Christy Lemire wrote in the
San Francisco Chronicle that "Jake Gyllenhaal is both the central figure and the weakest link... But he's never fleshed out sufficiently to make you believe that he'd sacrifice his safety and that of his family to find the truth. We are told repeatedly that the former
Eagle Scout is just a genuinely good guy but that's not enough." David Thompson of
The Guardian felt that in relation to the rest of Fincher's career,
Zodiac was "the worst yet, a terrible disappointment in which an ingenious and deserving all-American serial killer nearly gets lost in the meandering treatment of cops and journalists obsessed with the case." In France,
Le Monde newspaper praised Fincher for having "obtained a maturity that impresses by his mastery of form", while
Libération described the film as "a thriller of elegance magnificently photographed by the great Harry Savides." However,
Le Figaro wrote, "No audacity, no invention, nothing but a plot which intrigues without captivating, disturbs without terrifying, interests without exciting."
Top ten lists Only two 2007 films (
No Country for Old Men and
There Will Be Blood) appeared on more critics' top ten lists than
Zodiac. Some of the notable top-ten list appearances are: In the
British Film Institute's 2012
Sight & Sound polls of the greatest movies ever made, three critics and one director,
Bong Joon-ho, named
Zodiac one of their 10 favorite films. In a 2016 critics' poll conducted by the
BBC,
Zodiac was ranked at 12th place in a list of the 21st century's greatest films.

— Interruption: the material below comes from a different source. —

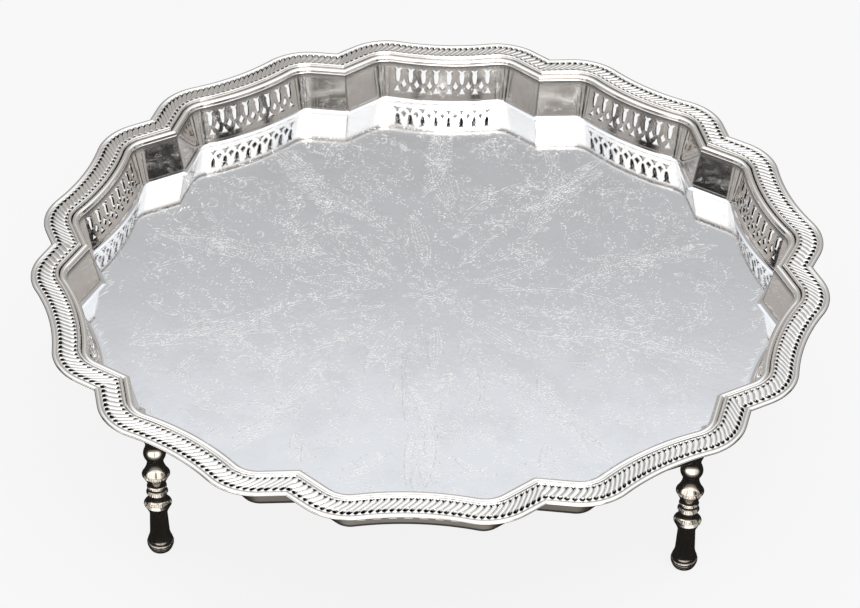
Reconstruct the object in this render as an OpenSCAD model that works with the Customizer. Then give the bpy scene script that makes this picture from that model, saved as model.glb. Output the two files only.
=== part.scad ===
// Silver gallery salver: a ten-lobed pan with a pierced wall and a ribbed border, on four turned legs.
// The origin is on the table, under the middle of the pan. +Z is up. Cusps lie at 0, 36, 72 ... degrees.

/* [Outline] */
// Radius of the rim's outer edge at the middle of a lobe
rim_mid_r = 197; // [170:1:240]
// Radius of the shallow scoop in the middle of each lobe
scoop_r = 116; // [90:1:160]
// Angle of the scoop, each side of the lobe's middle
scoop_half_angle = 12.2; // [9:0.1:14]
// Radius of the rounded shoulder on each side of the scoop
shoulder_r = 31; // [29:0.5:37]
// Direction of the straight flank that runs from shoulder to cusp, from the lobe's middle line
flank_angle = 40.7; // [34:0.1:46]

/* [Heights] */
// Height of the rim's outer edge above the table
stand_height = 118; // [100:1:150]
// Depth of the pan, from the rim's outer edge down to the floor
pan_depth = 24.4; // [18:0.2:32]

/* [Sheet] */
// Thickness of the floor and of the wall
sheet_t = 1.1; // [0.8:0.1:1.6]
// Inside radius of the cove between floor and wall
cove_r = 3; // [2:0.1:4]
// Outward lean of the wall
wall_lean = 11.5; // [4:0.5:16]

/* [Border] */
// Width of the ribbed border, outer edge to inner edge
border_w = 14.2; // [11:0.1:18]
// Radius of the plain roll at the outer edge
roll_r = 1; // [0.7:0.1:1.4]
// Radius of the plain bead at the inner edge
crest_r = 0.8; // [0.6:0.1:1]
// Height of the inner bead's centre above the outer roll's centre
crest_rise = 1.1; // [0.6:0.1:2]
// Depth of the border's inner face below the outer roll's centre
border_drop = 1.7; // [1.2:0.1:2]

/* [Moulding] */
// Radius of the round moulding inside the border
moulding_r = 1.9; // [1.5:0.1:2.4]
// Depth of the moulding's centre below the outer roll's centre
moulding_drop = 1.2; // [0.8:0.1:1.6]
// Depth of the joint between moulding and wall below the outer roll's centre
wall_top_drop = 2.3; // [2:0.1:2.6]

/* [Piercing] */
// Number of pins in each panel
pins = 8; // [5:1:9]
// Distance from pin to pin along the wall
pin_pitch = 7.2; // [6.4:0.1:8]
// Height of a pin
pin_h = 9.2; // [7:0.1:9.6]
// Width of a pin's forked head
pin_head_w = 4.4; // [3.6:0.1:5]
// Height of a kite between two pins
kite_h = 5.6; // [4:0.1:6]
// Width of a kite
kite_w = 3.3; // [2.4:0.1:3.8]
// Height of a bell under a pin
bell_h = 3.8; // [3:0.1:4.4]
// Width of a bell's foot
bell_w = 4.4; // [3.6:0.1:5]
// Height of the pierced band as drawn, which is fitted between the plain bands above and below it
pattern_h = 14.7; // [14:0.1:16]
// Plain band above the pins, along the wall
pattern_top_gap = 2.6; // [2:0.1:4]
// Plain band under the bells, along the wall, cove included
pattern_foot_gap = 5.25; // [4.6:0.05:6]

/* [Legs] */
// Distance of a leg's axis inside the cusp of the pan's base
leg_inset = 7.6; // [6.6:0.1:12]
// Radius of a leg's top collar
leg_top_r = 6.4; // [5.6:0.1:8]
// Radius of the boss soldered under the floor
boss_r = 6.4; // [5.6:0.1:10]
// Thickness of the boss
boss_t = 3; // [2:0.1:5]
// Thickness of the washer
washer_t = 0.8; // [0.5:0.1:1.5]
// Radius of the washer
washer_r = 5.6; // [4.6:0.1:7]
// Radius of the stud over its thread
stud_r = 3; // [2.5:0.5:4]
// Length of thread that stands below the boss
stud_reach = 10; // [8:0.5:14]
// Radial clearance between stud and leg
stud_clearance = 0.06; // [0.03:0.01:0.1]
// Radial clearance between stud and washer
washer_clearance = 0.08; // [0.03:0.01:0.1]
// Gap left on each side of the washer
seat_gap = 0.05; // [0.03:0.01:0.1]
// Radius of the foot knob
foot_r = 6.85; // [6:0.05:9]
// Radius of the two balusters
baluster_r = 7.1; // [6:0.1:9]

/* [Hidden] */
lobes = 10;
lobe_angle = 360 / lobes;
leg_cusps = [1, 4, 6, 9];
legs = len(leg_cusps);
arc_faces = 96;
shoulder_steps = 6;
scoop_steps = 4;
cove_steps = 4;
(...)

In 2021, members of
Writers Guild of America West (WGAW) and
Writers Guild of America, East (WGAE) voted its screenplay 46th in WGA’s 101 Greatest Screenplays of the 21st Century (So Far). In June 2025, the film ranked number 19 on
The New York Times list of "The 100 Best Movies of the 21st Century" and number 41 on the "Readers' Choice" edition of the list. In July 2025, it ranked number 19 on
Rolling Stones list of "The 100 Best Movies of the 21st Century."